Not quite — that’s for polarized light. For general light that may be unpolarized, you need four parameters. You can use the Stokes parameters, or, if you’re feeling very quantum, you can describe the full polarization state of a photon by a 2x2 density matrix. (I have never personally calculated this, but I’m pretty sure you can straightforwardly translate one formulation to the other — the density matrix captures the polarization distribution of a photon sampled, by whatever means, from any source of incoming light.)
> [...] remove consistently polarized components of the image (as specular reflections from glass are).
It was my understanding that reflections in glass can be either polarized or non-polarized, or a mix of both.
If you use a polarizing filter on a camera (e.g. when taking photos of artwork through glass, or shooting over water that you want to see into), you will often find that it does not remove all reflections.
Yes, because my mom* is not going to carry that around to take pics of the grandkids.
Just because something exists does not mean it is practical. I can totally see how having a software solution that Apple can include in its fakeypics app, then my mom would be able to take advantage of this.
Apple could request a sensor with the polarsens mask. It’s just not worth it, from a resolution & light gathering perspective. Big tradeoffs improvements in specific scenarios is not a path Apple has taken typically for their cameras.

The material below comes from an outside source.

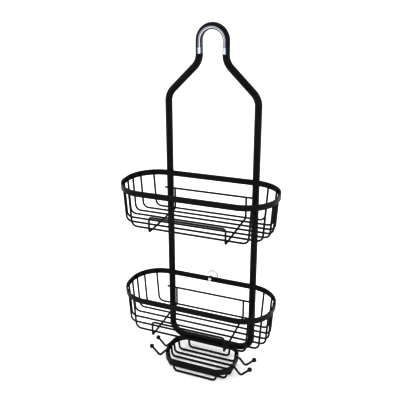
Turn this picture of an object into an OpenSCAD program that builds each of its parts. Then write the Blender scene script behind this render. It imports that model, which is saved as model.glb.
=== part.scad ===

Apple is not going to make a hardware change like your suggestion, but they would be much more likely use the software concept from TFA. I'm assuming that Googs, Samsung, CCPhardware would be similar. They need to do something compelling with all of the specific compute they are including in their devices.
Unfortunately, nothing can remove the temperature of the atmosphere (which affects infrared imaging), or the absorption of many wavelength bands.